Ben Macintyre in his book Operation Mincemeat documents the covert operation by British intelligence to deceive the Germans, convincing them that the allies would not invade Sicily but instead would do a twofold invasion of Greece and Sardinia. One of the ironic elements of the operation is that Ian Fleming, who became famous for writing James Bond spy novels, was part of British intelligence and he learned the ruse used to trick the Nazis from a novel he himself had read.
The book is interesting, reads like a novel at points, but also for my interests had way too much detail about each of the characters involved in the plot. However, that detail brought to light the story of one German intelligence officer who ultimately may have been intentionally working to undermine the German war machine. Macintyre writes:
“BARON ALEXIS VON ROENNE appeared, on the outside, to be the consummate Nazi intelligence officer: a veteran of the First World War, a wounded war hero, holder of the Iron Cross, loyal to his oath, and the Führer’s favorite intelligence analyst. ‘Hitler had implicit faith in Von Roenne and in his reasoning ability, and seems to have liked him personally.’” (Kindle Loc. 4201-4)
Macintyre claims that despite the early work he did to help the Nazis and to win Hitler’s trust, von Roenne was actually secretly working against the Nazi regime.
“Von Roenne was a secret but committed opponent of Nazism, living a double life. He detested Hitler and the uncouth thugs surrounding him. He was an old-fashioned monarchist with a military cast of mind… His Christian conscience had been outraged by the appalling SS terror unleashed in Poland. Quietly, but with absolute conviction, he had turned against the Nazi regime. From 1943 onward, he deliberately and consistently inflated the Allied order of battle, overstating the strength of the British and American armies in a successful effort to mislead Hitler and his generals.” (Loc. 4218-24)
“Whatever his reasons, and despite his reputation as an intelligence guru, by 1943 von Roenne was deliberately passing information he knew to be false, directly to Hitler’s desk. Von Roenne’s finest hour would come with the invasion of Normandy in 1944. In the buildup to D-day, he faithfully passed on every deception ruse fed to him, accepted the existence of every bogus unit regardless of evidence, and inflated forty-four divisions in Britain to an astonishing eighty-nine. Without von Roenne’s willing connivance, the entire elaborate net of deception woven for D-day might have unraveled.” (Loc. 4229-35)
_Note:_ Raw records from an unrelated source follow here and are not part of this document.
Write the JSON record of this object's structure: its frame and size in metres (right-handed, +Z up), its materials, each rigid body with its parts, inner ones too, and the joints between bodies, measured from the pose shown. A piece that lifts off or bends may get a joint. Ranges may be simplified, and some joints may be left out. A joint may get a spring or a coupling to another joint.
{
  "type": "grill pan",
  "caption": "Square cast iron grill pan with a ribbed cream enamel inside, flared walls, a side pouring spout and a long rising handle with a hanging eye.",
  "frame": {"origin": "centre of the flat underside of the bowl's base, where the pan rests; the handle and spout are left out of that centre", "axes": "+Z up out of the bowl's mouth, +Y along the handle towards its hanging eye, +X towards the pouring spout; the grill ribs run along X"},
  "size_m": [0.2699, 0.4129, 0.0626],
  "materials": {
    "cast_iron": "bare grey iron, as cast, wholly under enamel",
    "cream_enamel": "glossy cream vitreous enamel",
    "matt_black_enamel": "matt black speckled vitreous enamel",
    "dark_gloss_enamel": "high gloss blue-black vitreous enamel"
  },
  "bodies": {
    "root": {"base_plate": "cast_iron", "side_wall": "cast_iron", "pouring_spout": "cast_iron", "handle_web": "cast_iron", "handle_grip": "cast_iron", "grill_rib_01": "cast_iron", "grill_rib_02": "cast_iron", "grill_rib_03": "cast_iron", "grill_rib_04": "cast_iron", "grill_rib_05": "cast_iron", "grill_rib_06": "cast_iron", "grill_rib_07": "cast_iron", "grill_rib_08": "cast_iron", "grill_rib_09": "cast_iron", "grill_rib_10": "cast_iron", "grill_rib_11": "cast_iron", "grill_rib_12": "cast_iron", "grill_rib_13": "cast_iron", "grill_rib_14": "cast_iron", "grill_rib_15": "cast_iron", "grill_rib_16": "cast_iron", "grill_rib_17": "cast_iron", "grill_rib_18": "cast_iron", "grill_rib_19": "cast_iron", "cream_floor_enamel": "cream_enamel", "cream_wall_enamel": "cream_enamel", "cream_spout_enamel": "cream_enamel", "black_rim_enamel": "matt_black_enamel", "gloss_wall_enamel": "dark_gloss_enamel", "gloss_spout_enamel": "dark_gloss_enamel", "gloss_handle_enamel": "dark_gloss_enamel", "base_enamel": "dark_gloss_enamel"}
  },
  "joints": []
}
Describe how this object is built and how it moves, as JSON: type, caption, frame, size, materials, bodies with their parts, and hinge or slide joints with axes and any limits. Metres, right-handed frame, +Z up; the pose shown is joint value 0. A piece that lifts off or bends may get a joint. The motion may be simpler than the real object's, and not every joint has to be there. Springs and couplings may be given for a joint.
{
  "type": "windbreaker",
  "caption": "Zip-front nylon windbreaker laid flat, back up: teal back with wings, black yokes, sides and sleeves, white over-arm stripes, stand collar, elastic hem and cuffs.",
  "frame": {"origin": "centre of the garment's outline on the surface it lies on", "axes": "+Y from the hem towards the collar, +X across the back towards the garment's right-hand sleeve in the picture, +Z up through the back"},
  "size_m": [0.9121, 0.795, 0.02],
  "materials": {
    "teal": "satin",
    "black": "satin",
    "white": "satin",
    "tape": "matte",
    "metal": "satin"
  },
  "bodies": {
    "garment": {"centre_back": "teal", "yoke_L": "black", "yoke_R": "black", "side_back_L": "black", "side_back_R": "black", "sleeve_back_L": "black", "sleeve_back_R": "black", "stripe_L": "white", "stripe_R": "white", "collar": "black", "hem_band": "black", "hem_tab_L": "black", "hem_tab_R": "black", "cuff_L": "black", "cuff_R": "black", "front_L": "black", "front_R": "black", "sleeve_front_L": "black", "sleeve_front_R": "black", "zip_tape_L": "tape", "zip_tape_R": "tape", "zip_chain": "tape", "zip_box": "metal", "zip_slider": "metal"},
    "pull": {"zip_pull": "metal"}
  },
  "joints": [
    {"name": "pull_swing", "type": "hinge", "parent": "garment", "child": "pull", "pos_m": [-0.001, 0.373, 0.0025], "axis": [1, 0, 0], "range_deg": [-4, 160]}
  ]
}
Macintyre attributes von Roenne’s actions to his Christian beliefs. Von Roenne was not directly involved in the plot to assassinate Hitler in 1944, but he was friends with those who were and so was arrested by the Gestapo, tried and executed. Macintyre reports that the Nazi records indicate:
“In his own defense, von Roenne simply declared that Nazi race policies were inconsistent with Christian values. On October 11, 1944, with other alleged conspirators, he was bound hand and foot in Berlin-Plötzensee Prison, hung on a meat hook, and left to die slowly. In an additional exercise in barbarity, Hitler ordered some of the executions to be filmed for his viewing pleasure. On the eve of his death, von Roenne wrote a martyr’s epitaph to his wife: ‘In a moment now I shall be going home to our Lord in complete calm and in the certainty of salvation.’ Von Roenne undoubtedly helped the Allies to win the war, but his precise reasons for doing so are an enduring mystery.” (Loc. 4240-46)
Macintyre believes von Roenne intentionally misled Hitler and the German military leadership. Whatever role he played in helping the Germans in the early part of the war was reversed by his intentional effort to subvert the Nazi war machine. Whatever mixed motives may have guided him, it seems that in the end his Christian conscience over ruled his patriotism and his belief in belonging to an elite class of people. Because of his Christian beliefs, he died witnessing to Christ in the face of complete evil.